---------- Input rows ----------

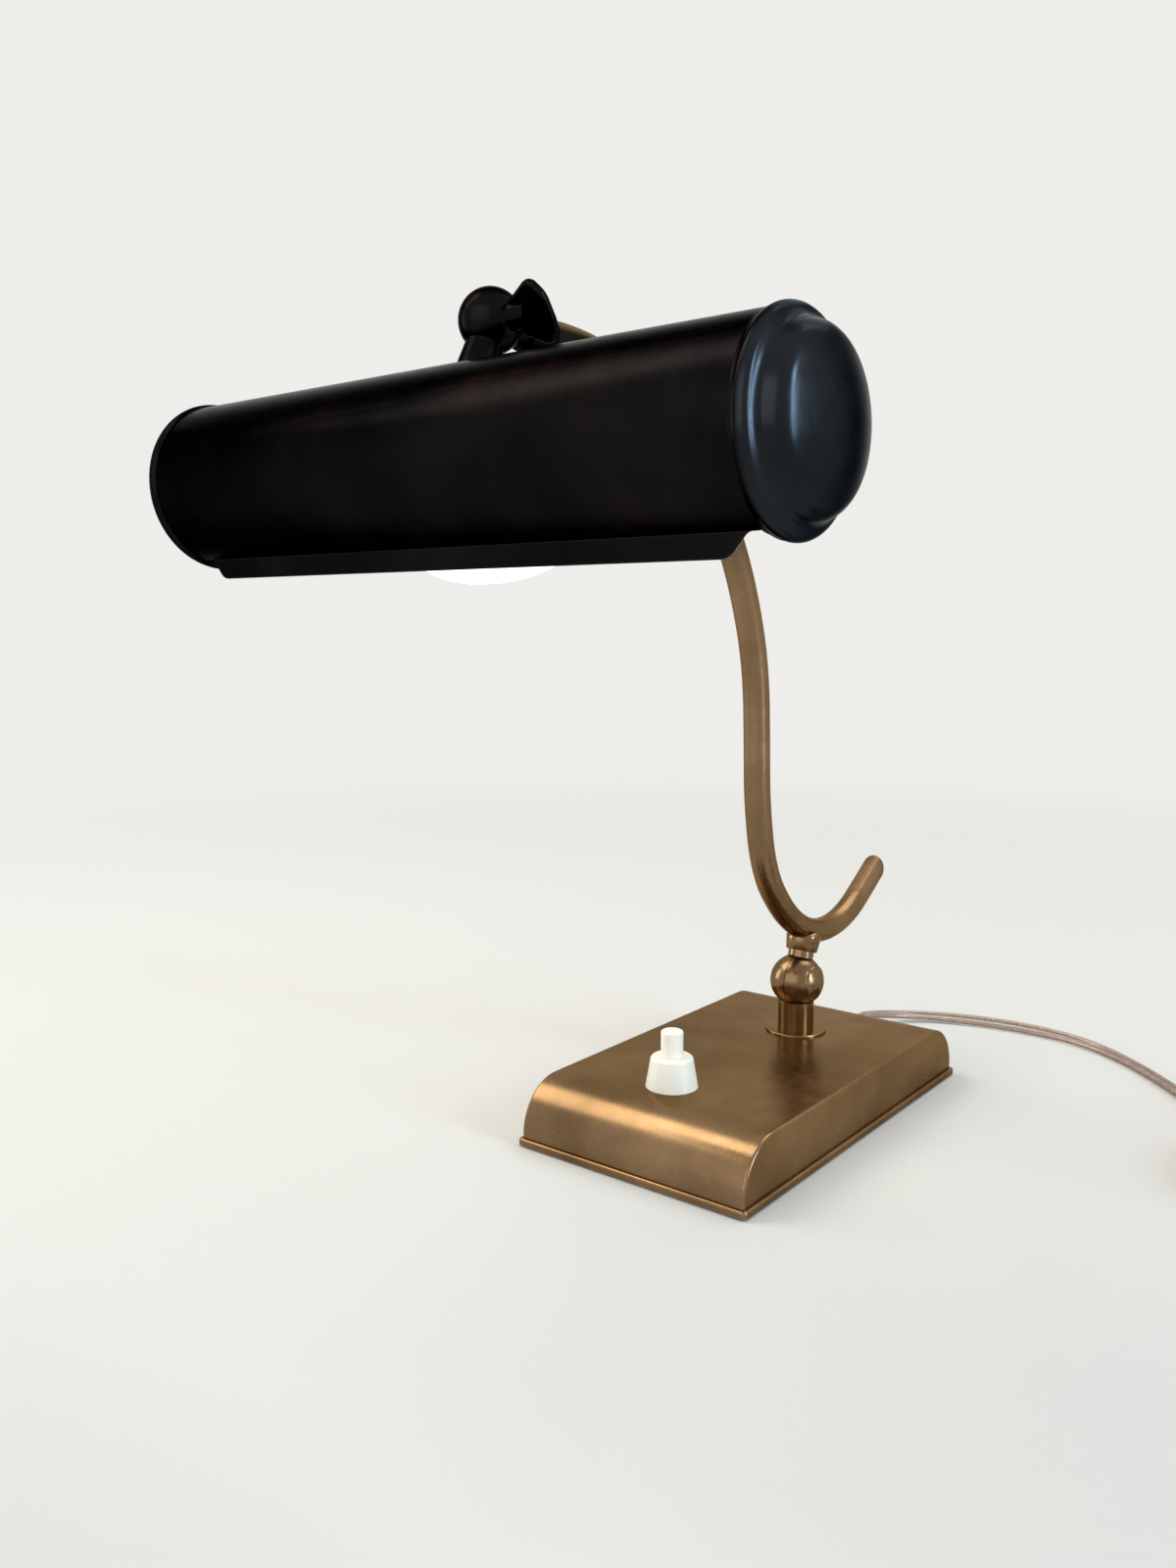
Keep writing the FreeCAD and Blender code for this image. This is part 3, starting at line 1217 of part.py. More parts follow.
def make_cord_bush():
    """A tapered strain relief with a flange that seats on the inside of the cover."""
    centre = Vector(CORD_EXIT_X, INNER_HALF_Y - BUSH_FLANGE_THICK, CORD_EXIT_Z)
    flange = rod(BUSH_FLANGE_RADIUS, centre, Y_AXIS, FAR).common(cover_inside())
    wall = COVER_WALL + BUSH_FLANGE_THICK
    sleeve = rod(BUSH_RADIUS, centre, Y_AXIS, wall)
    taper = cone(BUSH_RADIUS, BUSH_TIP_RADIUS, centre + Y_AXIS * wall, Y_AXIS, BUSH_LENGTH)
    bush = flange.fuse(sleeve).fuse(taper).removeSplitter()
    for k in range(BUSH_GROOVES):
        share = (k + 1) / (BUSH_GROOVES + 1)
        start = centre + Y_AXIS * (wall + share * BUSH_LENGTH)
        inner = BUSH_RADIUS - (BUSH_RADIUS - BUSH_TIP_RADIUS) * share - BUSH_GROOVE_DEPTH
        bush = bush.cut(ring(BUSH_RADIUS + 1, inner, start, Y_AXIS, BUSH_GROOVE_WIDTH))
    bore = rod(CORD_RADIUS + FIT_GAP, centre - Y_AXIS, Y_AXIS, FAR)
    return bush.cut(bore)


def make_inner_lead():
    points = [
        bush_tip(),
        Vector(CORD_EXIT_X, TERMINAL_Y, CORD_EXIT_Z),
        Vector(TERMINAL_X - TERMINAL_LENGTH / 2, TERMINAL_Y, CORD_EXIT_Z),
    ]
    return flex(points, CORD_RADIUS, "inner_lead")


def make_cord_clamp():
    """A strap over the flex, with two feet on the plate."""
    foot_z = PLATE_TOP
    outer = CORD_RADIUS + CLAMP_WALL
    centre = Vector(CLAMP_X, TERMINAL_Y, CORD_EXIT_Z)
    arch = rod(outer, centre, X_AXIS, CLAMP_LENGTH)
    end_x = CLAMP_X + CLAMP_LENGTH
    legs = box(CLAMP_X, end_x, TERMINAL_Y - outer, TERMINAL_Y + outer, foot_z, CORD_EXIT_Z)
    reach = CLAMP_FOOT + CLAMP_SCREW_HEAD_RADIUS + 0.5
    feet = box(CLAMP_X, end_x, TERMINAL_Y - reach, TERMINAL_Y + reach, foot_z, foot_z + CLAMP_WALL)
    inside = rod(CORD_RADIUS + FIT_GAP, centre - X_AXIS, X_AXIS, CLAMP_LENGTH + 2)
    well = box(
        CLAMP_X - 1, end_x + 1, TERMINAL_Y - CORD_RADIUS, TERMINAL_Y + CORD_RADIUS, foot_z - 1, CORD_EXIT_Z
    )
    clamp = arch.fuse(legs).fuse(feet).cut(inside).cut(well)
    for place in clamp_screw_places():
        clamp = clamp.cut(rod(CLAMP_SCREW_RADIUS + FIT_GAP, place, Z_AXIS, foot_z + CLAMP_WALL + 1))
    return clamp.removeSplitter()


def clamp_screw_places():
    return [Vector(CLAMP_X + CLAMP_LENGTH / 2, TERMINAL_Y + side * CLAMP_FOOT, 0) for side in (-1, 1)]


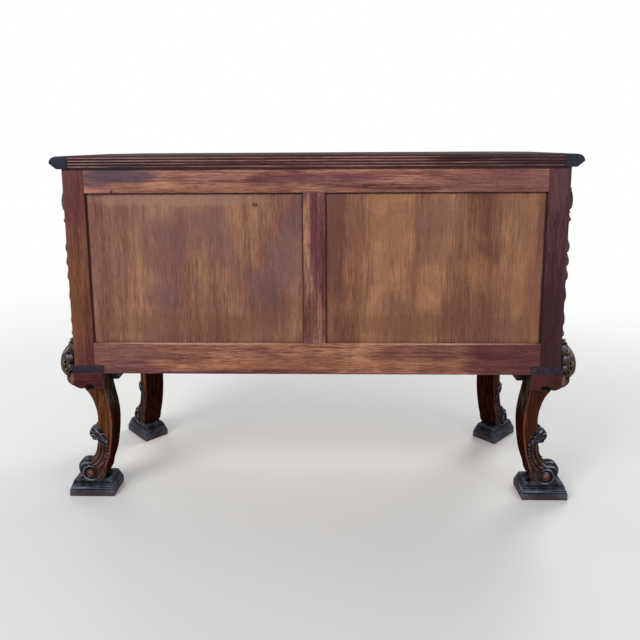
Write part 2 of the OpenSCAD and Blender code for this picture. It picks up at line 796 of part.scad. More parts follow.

----------

# Task description
Each line above is to be repeated exactly.

# Result for this exercise
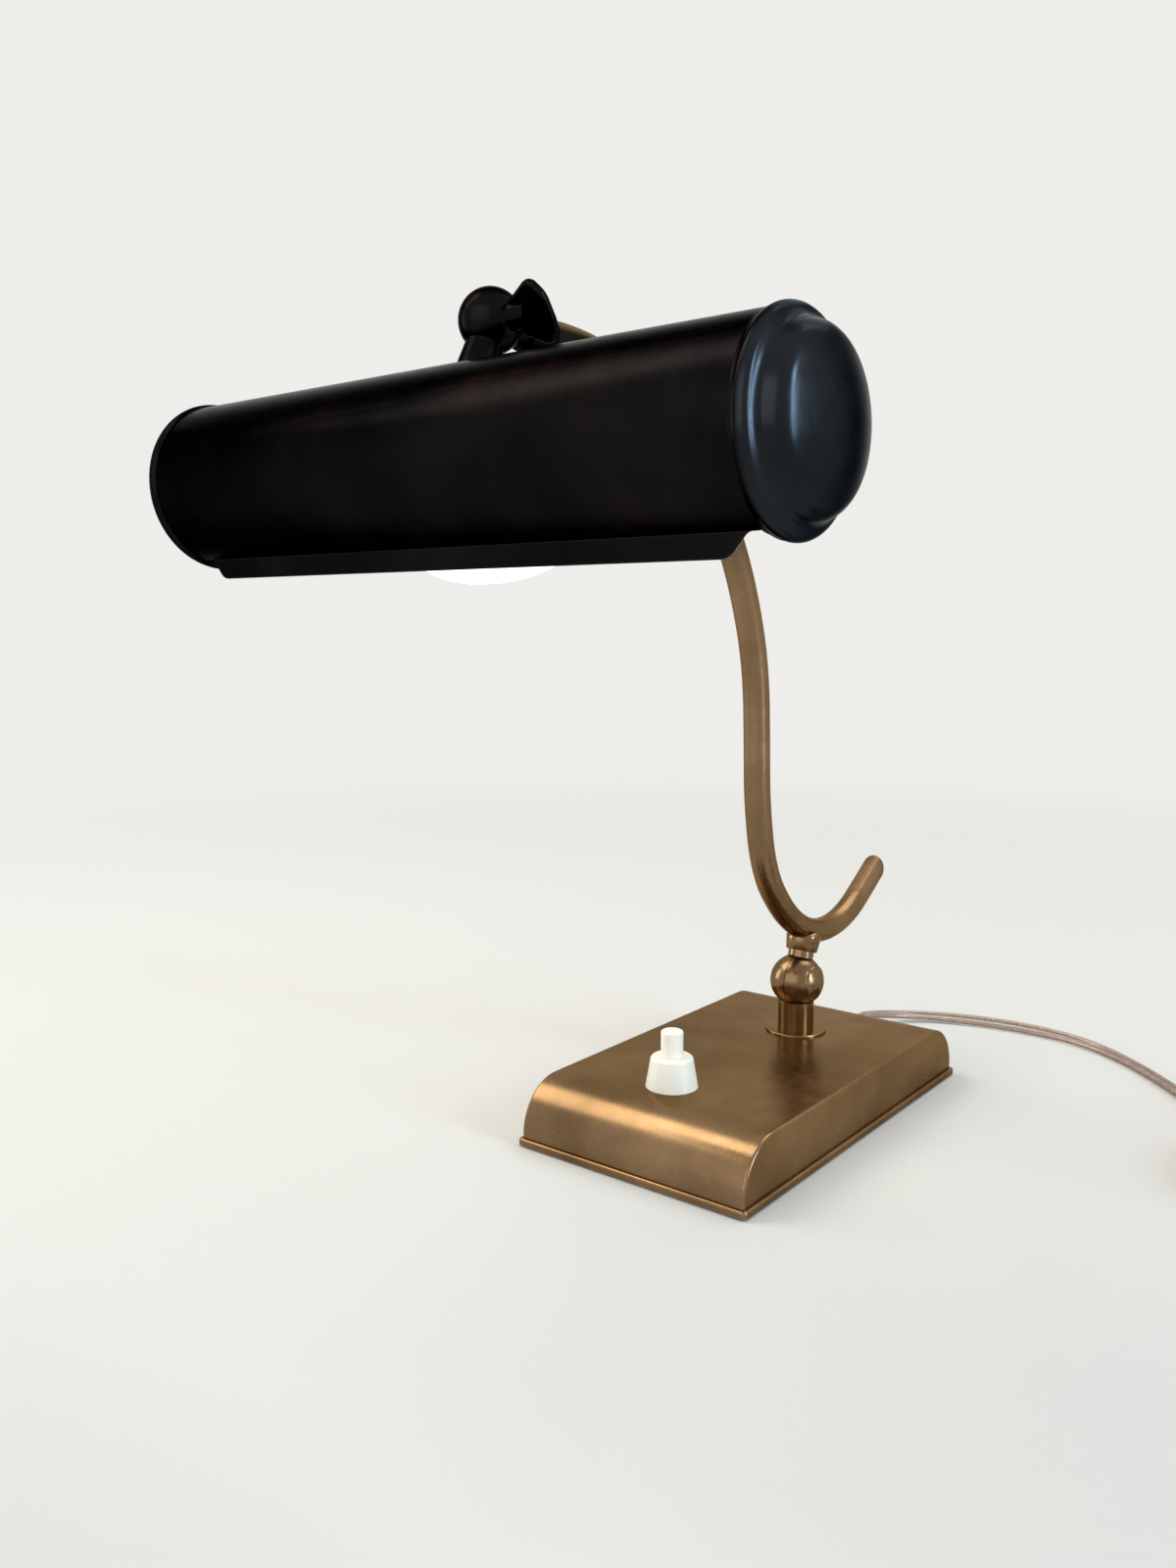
Keep writing the FreeCAD and Blender code for this image. This is part 3, starting at line 1217 of part.py. More parts follow.
def make_cord_bush():
    """A tapered strain relief with a flange that seats on the inside of the cover."""
    centre = Vector(CORD_EXIT_X, INNER_HALF_Y - BUSH_FLANGE_THICK, CORD_EXIT_Z)
    flange = rod(BUSH_FLANGE_RADIUS, centre, Y_AXIS, FAR).common(cover_inside())
    wall = COVER_WALL + BUSH_FLANGE_THICK
    sleeve = rod(BUSH_RADIUS, centre, Y_AXIS, wall)
    taper = cone(BUSH_RADIUS, BUSH_TIP_RADIUS, centre + Y_AXIS * wall, Y_AXIS, BUSH_LENGTH)
    bush = flange.fuse(sleeve).fuse(taper).removeSplitter()
    for k in range(BUSH_GROOVES):
        share = (k + 1) / (BUSH_GROOVES + 1)
        start = centre + Y_AXIS * (wall + share * BUSH_LENGTH)
        inner = BUSH_RADIUS - (BUSH_RADIUS - BUSH_TIP_RADIUS) * share - BUSH_GROOVE_DEPTH
        bush = bush.cut(ring(BUSH_RADIUS + 1, inner, start, Y_AXIS, BUSH_GROOVE_WIDTH))
    bore = rod(CORD_RADIUS + FIT_GAP, centre - Y_AXIS, Y_AXIS, FAR)
    return bush.cut(bore)


def make_inner_lead():
    points = [
        bush_tip(),
        Vector(CORD_EXIT_X, TERMINAL_Y, CORD_EXIT_Z),
        Vector(TERMINAL_X - TERMINAL_LENGTH / 2, TERMINAL_Y, CORD_EXIT_Z),
    ]
    return flex(points, CORD_RADIUS, "inner_lead")


def make_cord_clamp():
    """A strap over the flex, with two feet on the plate."""
    foot_z = PLATE_TOP
    outer = CORD_RADIUS + CLAMP_WALL
    centre = Vector(CLAMP_X, TERMINAL_Y, CORD_EXIT_Z)
    arch = rod(outer, centre, X_AXIS, CLAMP_LENGTH)
    end_x = CLAMP_X + CLAMP_LENGTH
    legs = box(CLAMP_X, end_x, TERMINAL_Y - outer, TERMINAL_Y + outer, foot_z, CORD_EXIT_Z)
    reach = CLAMP_FOOT + CLAMP_SCREW_HEAD_RADIUS + 0.5
    feet = box(CLAMP_X, end_x, TERMINAL_Y - reach, TERMINAL_Y + reach, foot_z, foot_z + CLAMP_WALL)
    inside = rod(CORD_RADIUS + FIT_GAP, centre - X_AXIS, X_AXIS, CLAMP_LENGTH + 2)
    well = box(
        CLAMP_X - 1, end_x + 1, TERMINAL_Y - CORD_RADIUS, TERMINAL_Y + CORD_RADIUS, foot_z - 1, CORD_EXIT_Z
    )
    clamp = arch.fuse(legs).fuse(feet).cut(inside).cut(well)
    for place in clamp_screw_places():
        clamp = clamp.cut(rod(CLAMP_SCREW_RADIUS + FIT_GAP, place, Z_AXIS, foot_z + CLAMP_WALL + 1))
    return clamp.removeSplitter()


def clamp_screw_places():
    return [Vector(CLAMP_X + CLAMP_LENGTH / 2, TERMINAL_Y + side * CLAMP_FOOT, 0) for side in (-1, 1)]


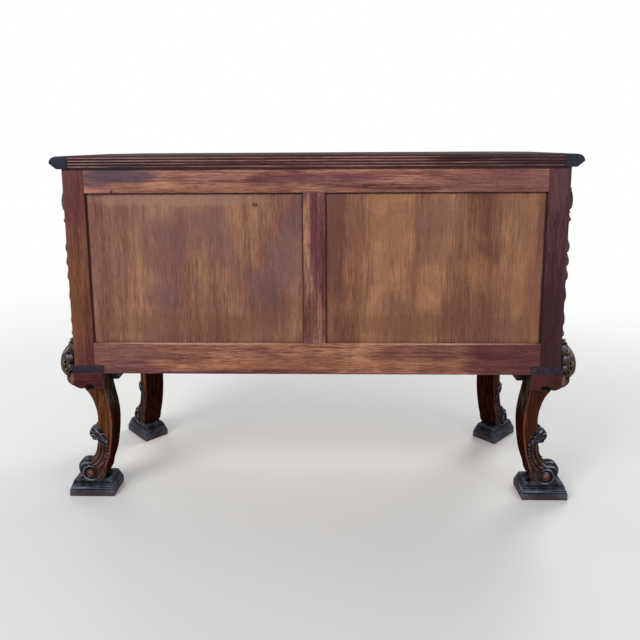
Write part 2 of the OpenSCAD and Blender code for this picture. It picks up at line 796 of part.scad. More parts follow.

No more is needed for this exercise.